Generally, I’m a law-abiding citizen. If I have a good reason, I’ll occasionally violate a minor rule or two, but nothing significant. I don’t do much murder, for instance, or take classified electronic health records home from work. I’m pretty much a model human.
But one recent morning, while rushing to the office to selflessly serve the long-term care profession — at an admitted rate of 75 in a 55 — I was horrified to round a corner and find an officer of the law waiting to entrap me. I didn’t feel angry or victimized, since I was dead to rights, 100% guilty with no plausible defense.
Expecting the worst as he walked up to the window, I braced myself for a multi-hundred dollar penalty and a lengthy bout of self-loathing. But guess what? I didn’t get a ticket. I expected one. I deserved one. But I didn’t get one. It was maybe the most joyful wake-up call I’ve ever received, and I’ve been gratefully driving the speed limit ever since.
By the usual definition, wake-up calls generally arise from more dire, or even life-threatening experiences.

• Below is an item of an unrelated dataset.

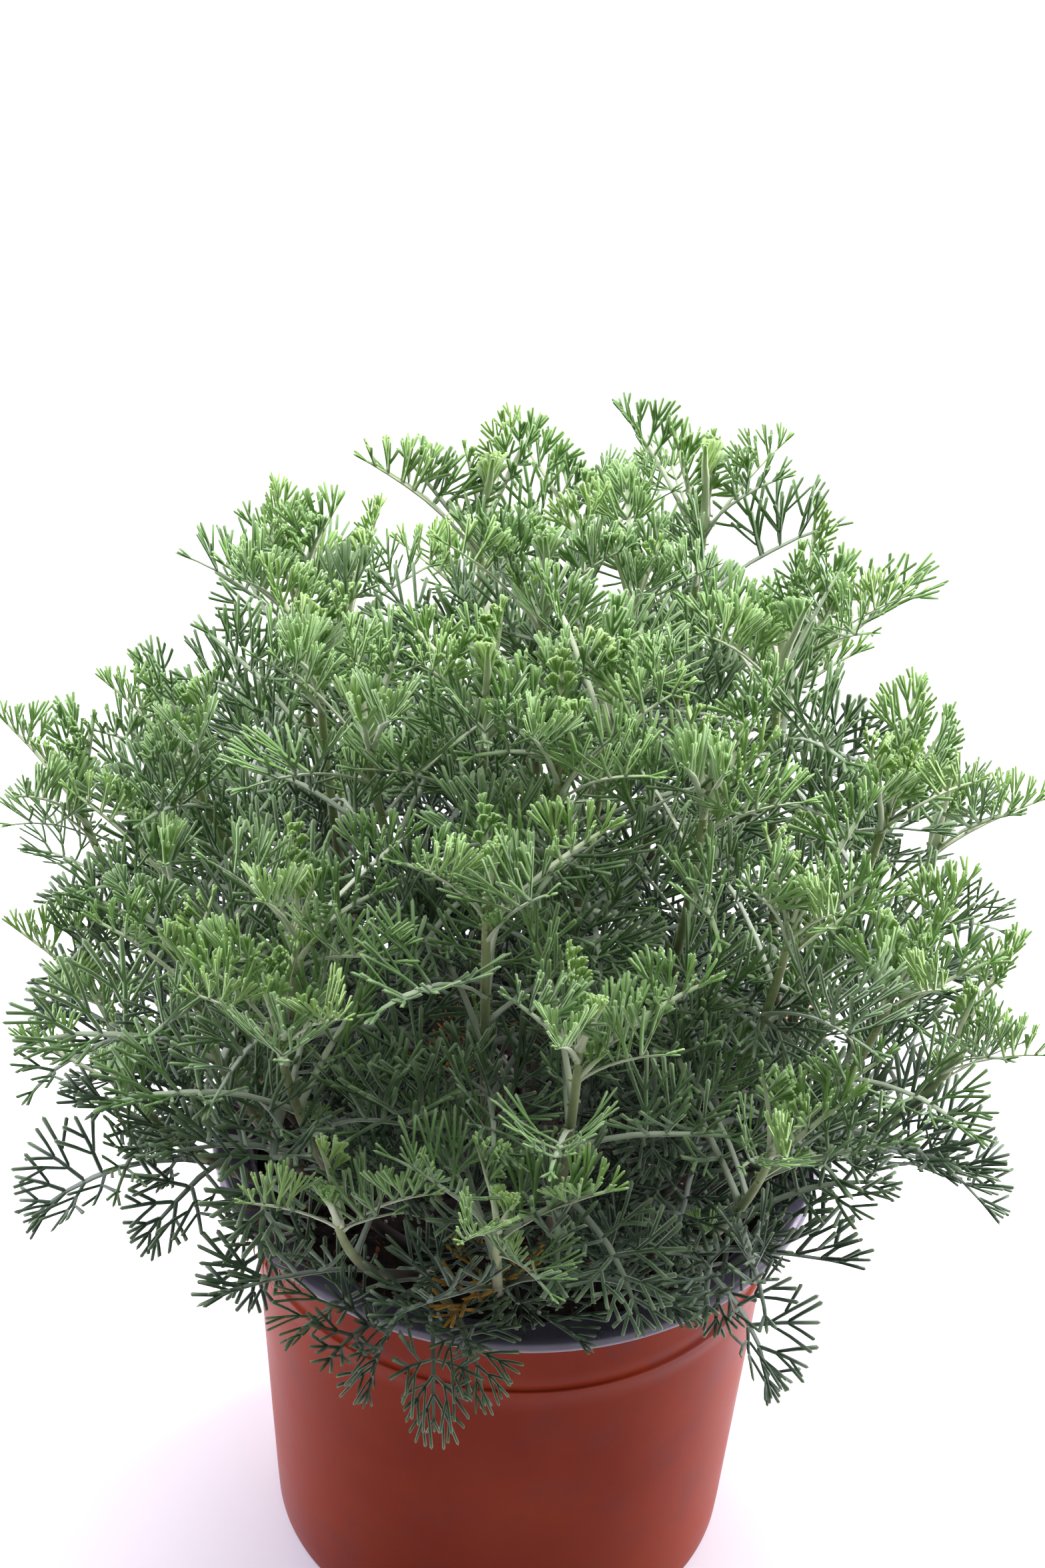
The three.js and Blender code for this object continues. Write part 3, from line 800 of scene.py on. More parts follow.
def make_form(name, seed, kind):
    """A leaf form as a mesh object: a channelled petiole that goes on as the rib, and its segments."""
    rng = np.random.default_rng(seed)
    form = Form()
    widths = [max(kind.petiole_half_width * share, kind.lobe_half_width * 0.9) for share in RIB_WIDTHS]
    widths[0] = widths[-1] = 0
    wave = [RIB_WAVE * math.sin(5 * x + seed) if x > 0 else 0 for x in RIB_STEPS]
    path = [(x, w, 0) for x, w in zip(RIB_STEPS, wave)]
    form.tube(path, widths, [w * RIB_HEIGHT for w in widths], RIB_PARTS, CHANNEL_SECTION)
    steeper = RISES[(seed - kind.first_form) % len(RISES)]
    for at, reach, angle, rise, forks in kind.segments:
        for side in (-1, 1):
            base = np.array([at + rng.uniform(-0.02, 0.02), 0, 0])
            grow_segment(form, rng, kind, base, side, reach, angle, rise * steeper, forks)
    for side in (-1, 1):
        spread = math.radians(kind.lobe_spread + rng.uniform(-6, 6))
        way = unit(np.array([math.cos(spread), side * math.sin(spread), 0.2]))
        form.lobe(np.array([END_FORK, 0, 0]), way, rng.uniform(0.2, 0.25), kind.lobe_half_width, 0.5)
    for side in (-1, 1):
        way = unit(np.array([0.05, side * 0.9, 0.5]))
        stipule = kind.petiole_half_width * 2.6
        form.lobe(np.array([STIPULE_PLACE, 0, 0]), way, stipule, kind.lobe_half_width, 0)
    return bpy.data.objects.new(name, form.mesh(name, "part"))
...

Maybe from a momentary lapse, like glancing at your phone just before the car accident, or a frightening medical test result that compels instant lifestyle change with little room for argument.
Even the language we use is cataclysmic — “I really dodged a bullet that time,” and we walk away vowing to change.
But my good fortune with something as trivial and joyful as the speeding ticket I didn’t get reminds me that positive experiences can also serve as vital wake-up calls, if we just pay attention to them. Long-term care facilities offer a buffet of such opportunities.
If a colleague chooses not to call me out at stand-up, or forgives me instead of holding a grudge, that’s my wake-up call to treat others the same way. When a rehab patient stands and walks, against all odds, that’s my wake-up call to never give up. When a resident who had lost all hope finally gets to go home again, that’s a wake-up call to value everything in my life, right now.
Every positive experience is a reminder to give thanks and do better. No need to wait for the cataclysm.